# Integrated mixed model testing correlation and difference in correlation across factors

I'm currently performing the following analysis :

1. Computing $$r_j(Y_{ij}, X_{ij})$$ for each design cell (factor with level 1 or 0 for each unit)

2. Estimating effect of factor on $$r(Y,X)$$ with a linear model :
$$r_j(Y,X) \sim \mathcal{N}(\mu, \sigma)$$
where
$$\mu = \alpha + \mathbf{\beta} \mathbf{X}$$ with $$\mathbf{X} = \matrix{1, 0}$$
Additionally I include random effects but for the sake of simplicity I don't write it down.

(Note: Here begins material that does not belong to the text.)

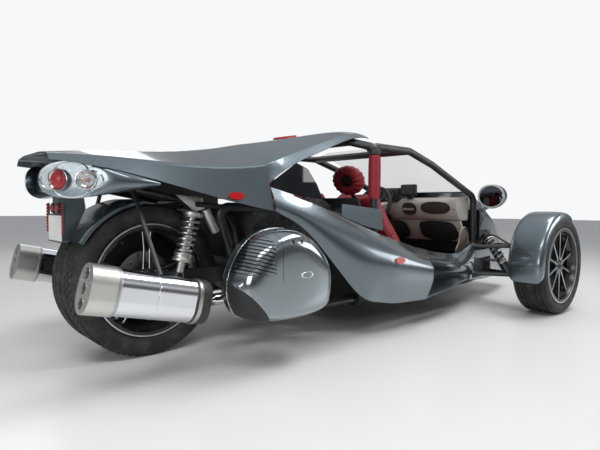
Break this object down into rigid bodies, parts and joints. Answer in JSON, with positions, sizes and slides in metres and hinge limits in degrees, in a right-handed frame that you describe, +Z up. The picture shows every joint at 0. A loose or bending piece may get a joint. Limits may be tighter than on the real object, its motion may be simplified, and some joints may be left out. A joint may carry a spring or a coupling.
{
  "type": "three wheeled car",
  "caption": "Low two-seat roadster with a pair of steered front wheels, a single driven rear wheel, an open cockpit with a roof, a long tail and side cases.",
  "frame": {"origin": "on the ground, at the middle of the vehicle's bounding box", "axes": "+X forward along the travel direction, +Y to the vehicle's left, +Z up (ISO 8855)"},
  "size_m": [3.505, 1.9792, 1.067],
  "materials": {
    "paint": "slate grey metallic, clear coat",
    "black_tube": "black powder coat",
    "tub": "black composite",
    "glass": "clear",
    "dark_glass": "dark tint",
    "engine": "dark cast",
    "steel": "machined",
    "rim": "black with machined edges",
    "tyre": "tread",
    "leather": "red, stitched",
    "chrome": "polished",
    "satin": "satin",
    "red_lamp": "clear red",
    "lens": "clear",
    "plate": "blank",
    "radiator": "black fins",
    "dash": "textured"
  },
  "bodies": {
    "body": {"rear_body": "paint", "nose_cowl": "paint", "side_panel_right": "paint", "side_panel_left": "paint", "sill_panel_right": "paint", "sill_panel_left": "paint", "seat_boards": "paint", "cockpit_tub": "tub", "chassis_rails": "black_tube", "rear_subframe": "black_tube", "roll_cage": "black_tube", "windscreen": "glass", "quarter_window_right": "dark_glass", "quarter_window_left": "dark_glass", "engine": "engine", "swingarm": "black_tube", "rear_shock": "steel", "drive_chain": "steel", "suspension_right": "black_tube", "suspension_left": "black_tube", "headlamps": "lens", "mirror_right": "paint", "mirror_left": "paint", "dashboard": "dash", "pedals": "satin", "seat_right": "leather", "seat_left": "leather", "hoop_pads": "leather", "case_body_right": "paint", "case_body_left": "paint", "silencer_right": "chrome", "silencer_left": "chrome", "silencer_cap_right": "satin", "silencer_cap_left": "satin", "tail_lamp_pod": "paint", "tail_lamps": "red_lamp", "tail_lens": "lens", "roof_lamp": "red_lamp", "side_markers": "red_lamp", "rear_fender": "paint", "number_plate": "plate", "radiators": "radiator"},
    "case_lid_right": {"case_lid_right": "paint"},
    "case_lid_left": {"case_lid_left": "paint"},
    "upright_right": {"knuckle_right": "black_tube", "front_fender_right": "paint"},
    "upright_left": {"knuckle_left": "black_tube", "front_fender_left": "paint"},
    "front_wheel_right": {"front_rim_right": "rim", "front_tyre_right": "tyre"},
    "front_wheel_left": {"front_rim_left": "rim", "front_tyre_left": "tyre"},
    "rear_wheel": {"rear_rim": "rim", "rear_tyre": "tyre"},
    "steering_wheel": {"steering_wheel": "dash"},
    "rack": {"steering_rack": "steel"}
  },
  "joints": [
    {"name": "steer_right", "type": "hinge", "parent": "body", "child": "upright_right", "pos_m": [0.9635, -0.742, 0.3], "axis": [0, 0, 1], "range_deg": [-30, 30]},
    {"name": "steer_left", "type": "hinge", "parent": "body", "child": "upright_left", "pos_m": [0.9635, 0.742, 0.3], "axis": [0, 0, 1], "range_deg": [-31, 31]},
    {"name": "rack_slide", "type": "slide", "parent": "body", "child": "rack", "axis": [0, 1, 0], "range_m": [-0.0645, 0.0645]},
    {"name": "steering_wheel_turn", "type": "hinge", "parent": "body", "child": "steering_wheel", "pos_m": [0.5775, 0.212, 0.655], "axis": [-0.9272, 0, 0.3746], "range_deg": [-182, 182]},
    {"name": "front_wheel_right_spin", "type": "hinge", "parent": "upright_right", "child": "front_wheel_right", "pos_m": [0.9635, -0.888, 0.3], "axis": [0, 1, 0], "continuous": true},
    {"name": "front_wheel_left_spin", "type": "hinge", "parent": "upright_left", "child": "front_wheel_left", "pos_m": [0.9635, 0.888, 0.3], "axis": [0, 1, 0], "continuous": true},
    {"name": "rear_wheel_spin", "type": "hinge", "parent": "body", "child": "rear_wheel", "pos_m": [-1.3225, 0, 0.331], "axis": [0, 1, 0], "continuous": true},
    {"name": "case_lid_right_open", "type": "hinge", "parent": "body", "child": "case_lid_right", "pos_m": [-0.9825, -0.5623, 0.19], "axis": [1, 0, 0], "range_deg": [0, 60]},
    {"name": "case_lid_left_open", "type": "hinge", "parent": "body", "child": "case_lid_left", "pos_m": [-0.9825, 0.5623, 0.19], "axis": [-1, 0, 0], "range_deg": [0, 60]}
  ],
  "couplings": [
    {"joint": "steer_left", "follows": "steer_right", "ratio": 1},
    {"joint": "rack_slide", "follows": "steer_right", "m_per_rad": 0.12},
    {"joint": "steering_wheel_turn", "follows": "steer_right", "ratio": 6}
  ]
}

My question is whether one can build an integrated model simultaneously computing the correlation (preserving its uncertainty) and test for the effect of the factor. I have guessed the following but I can't find any relevant literature to back up my thought :

$$\mathbf{Y} \sim \mathcal{MVN}(\mathbf{M}, \Sigma)$$ with $$\mathbf{Y} = \matrix{X, Y}$$
where
$$\mathbf{M} = \mathbf{A} + \mathbf{B} \mathbf{X}$$ with $$\mathbf{A}$$ and $$\mathbf{B}$$ being vectors of corresponding parameters for $$X$$ and $$Y$$
and $$\Sigma = \pmatrix{\sigma_X & \sigma_X \sigma_Y \rho \\ \sigma_X \sigma_Y \rho & \sigma_Y}$$ where (at least) $$\rho \sim \alpha + \mathbf{\beta} \mathbf{X}$$

I would like to make inferences for $$\mathbf{A}$$, $$\mathbf{B}$$ and $$\rho$$ in the same model. Naively the logic seems OK but I guess that I might miss some assumptions or other potential source of problems by building such a model.